### Raw data ###

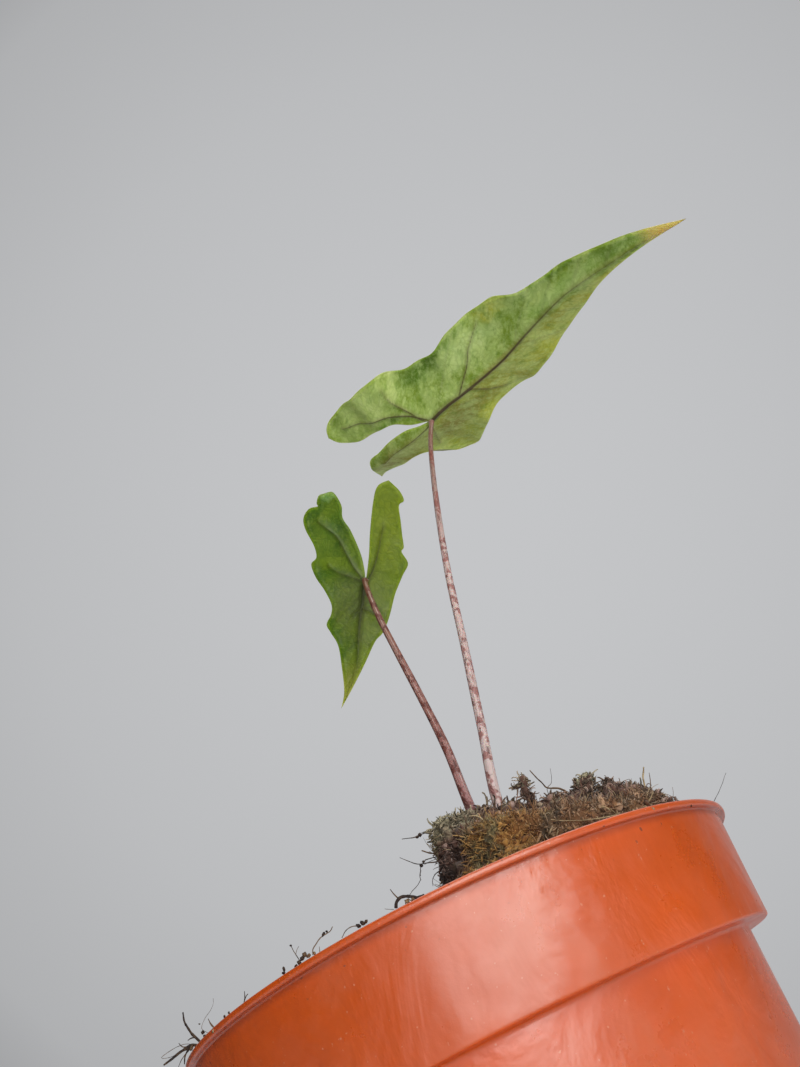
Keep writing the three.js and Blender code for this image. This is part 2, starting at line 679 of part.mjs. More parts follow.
const plant = new THREE.Group();
plant.add(piece('pot', pot(), COLOUR.pot, 0.35));
plant.add(piece('potting_mix', whole(mixOpened), COLOUR.mix, 0.95));
plant.add(piece('root_plug', whole(plugOpened), COLOUR.plug, 0.95));
plant.add(piece('corm_and_roots', cormAndRoots(0), COLOUR.corm, 0.8));
plant.add(piece('stalk_large', solid(stalk(largeRoute, 0)), COLOUR.stalkLarge, 0.5));
plant.add(piece('stalk_small', solid(stalk(smallRoute, 0)), COLOUR.stalkSmall, 0.5));
plant.add(piece('blade_large', solid(blade(largeLeaf)), COLOUR.bladeLarge, 0.45));
plant.add(piece('blade_small', solid(blade(smallLeaf)), COLOUR.bladeSmall, 0.45));

export default plant;
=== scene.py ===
"""Young variegated alocasia in an orange nursery pot, dressed for rendering around its CAD frame.

Lengths in the shape functions are millimetres, with +Z up and the origin under the middle of the pot.
A mesh is scaled to metres when it is made, so every piece's object stays at the origin.
"""

import bmesh
import bpy
import numpy as np
from bpy.props import FloatProperty, FloatVectorProperty, IntProperty, PointerProperty
from mathutils import Matrix


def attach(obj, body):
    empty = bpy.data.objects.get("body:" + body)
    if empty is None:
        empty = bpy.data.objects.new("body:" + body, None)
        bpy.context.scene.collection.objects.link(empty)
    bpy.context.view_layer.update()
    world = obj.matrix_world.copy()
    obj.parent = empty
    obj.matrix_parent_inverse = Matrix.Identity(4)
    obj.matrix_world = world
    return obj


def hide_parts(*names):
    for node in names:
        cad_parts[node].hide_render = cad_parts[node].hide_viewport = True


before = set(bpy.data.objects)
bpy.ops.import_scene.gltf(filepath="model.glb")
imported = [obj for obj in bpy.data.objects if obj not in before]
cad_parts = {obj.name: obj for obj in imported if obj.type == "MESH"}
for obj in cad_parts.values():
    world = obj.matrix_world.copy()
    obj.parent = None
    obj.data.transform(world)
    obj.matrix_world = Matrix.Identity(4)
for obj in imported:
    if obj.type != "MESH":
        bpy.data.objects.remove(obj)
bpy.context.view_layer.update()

bl_info = {
    "name": "Potted Alocasia",
    "version": (1, 0, 0),
    "blender": (4, 5, 0),
    "location": "3D View > Sidebar > Alocasia",
    "description": "Builds a young variegated alocasia in a nursery pot",
    "category": "Object",
}

MM = 0.001
BODY = "root"

# Pot, as in the part's source
POT_HEIGHT = 105.0
RIM_RADIUS = 60.0
BASE_RADIUS = 42.5
WALL = 1.2
FLOOR = 1.4
COLLAR_FOOT = POT_HEIGHT - 19.7
COLLAR_TOP_RADIUS = 58.5
COLLAR_FOOT_RADIUS = 56.2
BODY_TOP_RADIUS = 51.8
LIP_HEIGHT = 1.2
CHANNEL_RISE = 2.5
CHANNEL_INNER_RADIUS = 25.0
CHANNEL_OUTER_RADIUS = 38.5
DRAIN_COUNT = 8
DRAIN_RADIUS = 3.5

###

**What you have to do:**
Quote word for word every line from the one that has "plant.add(piece('pot', pot(), COLOUR.pot, 0.35));" through the one that has "if empty is".

**Task answer:**
plant.add(piece('pot', pot(), COLOUR.pot, 0.35));
plant.add(piece('potting_mix', whole(mixOpened), COLOUR.mix, 0.95));
plant.add(piece('root_plug', whole(plugOpened), COLOUR.plug, 0.95));
plant.add(piece('corm_and_roots', cormAndRoots(0), COLOUR.corm, 0.8));
plant.add(piece('stalk_large', solid(stalk(largeRoute, 0)), COLOUR.stalkLarge, 0.5));
plant.add(piece('stalk_small', solid(stalk(smallRoute, 0)), COLOUR.stalkSmall, 0.5));
plant.add(piece('blade_large', solid(blade(largeLeaf)), COLOUR.bladeLarge, 0.45));
plant.add(piece('blade_small', solid(blade(smallLeaf)), COLOUR.bladeSmall, 0.45));

export default plant;
=== scene.py ===
"""Young variegated alocasia in an orange nursery pot, dressed for rendering around its CAD frame.

Lengths in the shape functions are millimetres, with +Z up and the origin under the middle of the pot.
A mesh is scaled to metres when it is made, so every piece's object stays at the origin.
"""

import bmesh
import bpy
import numpy as np
from bpy.props import FloatProperty, FloatVectorProperty, IntProperty, PointerProperty
from mathutils import Matrix


def attach(obj, body):
    empty = bpy.data.objects.get("body:" + body)
    if empty is None:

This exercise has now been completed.